The effects of the Government's mortgage lending restrictions are starting to be felt in Tauranga but the full impact of the changes are unknown, Tauranga real estate professionals say.
Harcourts Advantage Realty Bay of Plenty manager Simon Martin said he was aware of a couple of people who were not able to go through with their agreements, but those properties had been picked up by investors.
"It has had an impact, but what exactly that impact is will be interesting to see.
"Last month there were no sales in Tauranga under $200,000; we had 38 over the last 12 months."
Mr Martin said there were not many houses to rent in Tauranga, so investors were prepared to buy property, especially as those people who could not buy homes would now have to rent.
Ross Stanway, chief executive of Realty Services, which operates Bayleys and Eves, said the changes would have an effect for a time, but people were resourceful.
"Many are finding other sources of finance, whether that is family or other lenders. Not unpredictably, it has affected things but the extent so far has not been significant.
"Not everybody who buys a house is affected by this so a lot of people are still able to buy the house they want."
Mr Stanway said there were still a lot of people looking to the Bay of Plenty as the Auckland housing boom continued.
Ray White Papamoa/Mount Maunganui principal Greg Purcell said to get around the rules, home buyers would use third party lenders or get money from their parents. He said some home loan approvals would have gone through before the changes so some buyers had a bit of time up their sleeves to buy a property.

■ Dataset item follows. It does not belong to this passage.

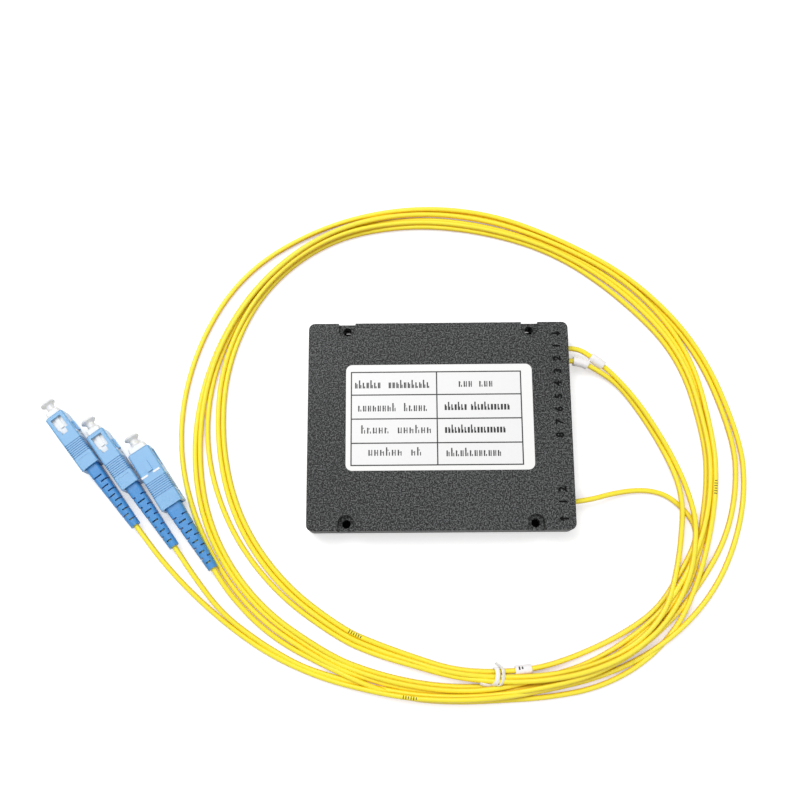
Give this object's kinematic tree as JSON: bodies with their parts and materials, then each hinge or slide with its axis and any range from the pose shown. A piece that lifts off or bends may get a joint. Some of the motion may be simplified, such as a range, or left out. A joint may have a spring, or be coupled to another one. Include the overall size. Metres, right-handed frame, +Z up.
{
  "type": "plc fibre splitter",
  "caption": "Flat black fibre splitter box with coiled yellow fibre cords that end in blue push-pull plugs with clear dust caps.",
  "frame": {"origin": "centre of the box's underside", "axes": "+Z up through the cover, +X towards the side that the cords leave from, +Y towards the output ports"},
  "size_m": [0.271, 0.1937, 0.0102],
  "materials": {
    "boot_blue": "soft moulded",
    "box_plastic": "fine matt texture",
    "cap_clear": "translucent moulded",
    "ceramic": "polished ceramic",
    "cord_yellow": "smooth PVC jacket",
    "fibre_jacket": "thin tube",
    "frame_white": "moulded",
    "housing_blue": "moulded",
    "label_film": "satin printed film",
    "marker_white": "printed sleeve",
    "module_steel": "drawn steel tube",
    "nickel": "nickel plated",
    "soft_black": "soft moulded",
    "spring_steel": "drawn wire",
    "tie_white": "thin strip"
  },
  "bodies": {
    "box_and_cords": {"base_tray": "box_plastic", "cord_coil": "cord_yellow", "input_anchor": "nickel", "input_back_post": "nickel", "input_boot": "boot_blue", "input_crimp_ring": "nickel", "input_fibre": "fibre_jacket", "input_jacket_end": "cord_yellow", "input_lead": "cord_yellow", "input_marker": "marker_white", "input_plug_frame": "frame_white", "input_spring": "spring_steel", "input_tail": "cord_yellow", "label": "label_film", "module_input_boot": "soft_black", "module_output_boot": "soft_black", "output_1_anchor": "nickel", "output_1_back_post": "nickel", "output_1_boot": "boot_blue", "output_1_crimp_ring": "nickel", "output_1_fibre": "fibre_jacket", "output_1_jacket_end": "cord_yellow", "output_1_lead": "cord_yellow", "output_1_marker": "marker_white", "output_1_plug_frame": "frame_white", "output_1_spring": "spring_steel", "output_1_tail": "cord_yellow", "output_2_anchor": "nickel", "output_2_back_post": "nickel", "output_2_boot": "boot_blue", "output_2_crimp_ring": "nickel", "output_2_fibre": "fibre_jacket", "output_2_jacket_end": "cord_yellow", "output_2_lead": "cord_yellow", "output_2_marker": "marker_white", "output_2_plug_frame": "frame_white", "output_2_spring": "spring_steel", "output_2_tail": "cord_yellow", "splitter_module": "module_steel", "top_cover": "box_plastic", "twist_tie": "tie_white"},
    "output_1_outer_housing_slide": {"output_1_outer_housing": "housing_blue"},
    "output_1_cap": {"output_1_dust_cap": "cap_clear"},
    "output_1_ferrule_pin": {"output_1_ferrule": "ceramic", "output_1_ferrule_collar": "nickel"},
    "output_2_outer_housing_slide": {"output_2_outer_housing": "housing_blue"},
    "output_2_cap": {"output_2_dust_cap": "cap_clear"},
    "output_2_ferrule_pin": {"output_2_ferrule": "ceramic", "output_2_ferrule_collar": "nickel"},
    "input_outer_housing_slide": {"input_outer_housing": "housing_blue"},
    "input_cap": {"input_dust_cap": "cap_clear"},
    "input_ferrule_pin": {"input_ferrule": "ceramic", "input_ferrule_collar": "nickel"}
  },
  "joints": [
    {"name": "output_1_unlatch_slide", "type": "slide", "parent": "box_and_cords", "child": "output_1_outer_housing_slide", "axis": [0.617, -0.7869, 0], "range_m": [0, 0.002]},
    {"name": "output_1_cap_pull", "type": "slide", "parent": "box_and_cords", "child": "output_1_cap", "axis": [-0.617, 0.7869, 0], "range_m": [0, 0.009]},
    {"name": "output_1_ferrule_press", "type": "slide", "parent": "box_and_cords", "child": "output_1_ferrule_pin", "axis": [0.617, -0.7869, 0], "range_m": [0, 0.001], "stiffness_N_per_m": 900, "springref_m": -0.008, "deforming": ["output_1_spring"]},
    {"name": "output_2_unlatch_slide", "type": "slide", "parent": "box_and_cords", "child": "output_2_outer_housing_slide", "axis": [0.5948, -0.8039, 0], "range_m": [0, 0.002]},
    {"name": "output_2_cap_pull", "type": "slide", "parent": "box_and_cords", "child": "output_2_cap", "axis": [-0.5948, 0.8039, 0], "range_m": [0, 0.009]},
    {"name": "output_2_ferrule_press", "type": "slide", "parent": "box_and_cords", "child": "output_2_ferrule_pin", "axis": [0.5948, -0.8039, 0], "range_m": [0, 0.001], "stiffness_N_per_m": 900, "springref_m": -0.008, "deforming": ["output_2_spring"]},
    {"name": "input_unlatch_slide", "type": "slide", "parent": "box_and_cords", "child": "input_outer_housing_slide", "axis": [0.5577, -0.83, 0], "range_m": [0, 0.002]},
    {"name": "input_cap_pull", "type": "slide", "parent": "box_and_cords", "child": "input_cap", "axis": [-0.5577, 0.83, 0], "range_m": [0, 0.009]},
    {"name": "input_ferrule_press", "type": "slide", "parent": "box_and_cords", "child": "input_ferrule_pin", "axis": [0.5577, -0.83, 0], "range_m": [0, 0.001], "stiffness_N_per_m": 900, "springref_m": -0.008, "deforming": ["input_spring"]}
  ]
}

"It's hard to know at this stage what the significance the changes will have. I would have liked to see geo-specific laws so certain markets had certain criteria. It's not really fair that the country should pay the price of one specific market."
When spoken to by the Bay of Plenty Times earlier in the month, principal and owner of LJ Hooker Mt Maunganui and Papamoa, John O'Donnell, said he had noticed a drop in first-buyer inquiries and believed it would not be long before rental prices rose because people were unable to buy a home.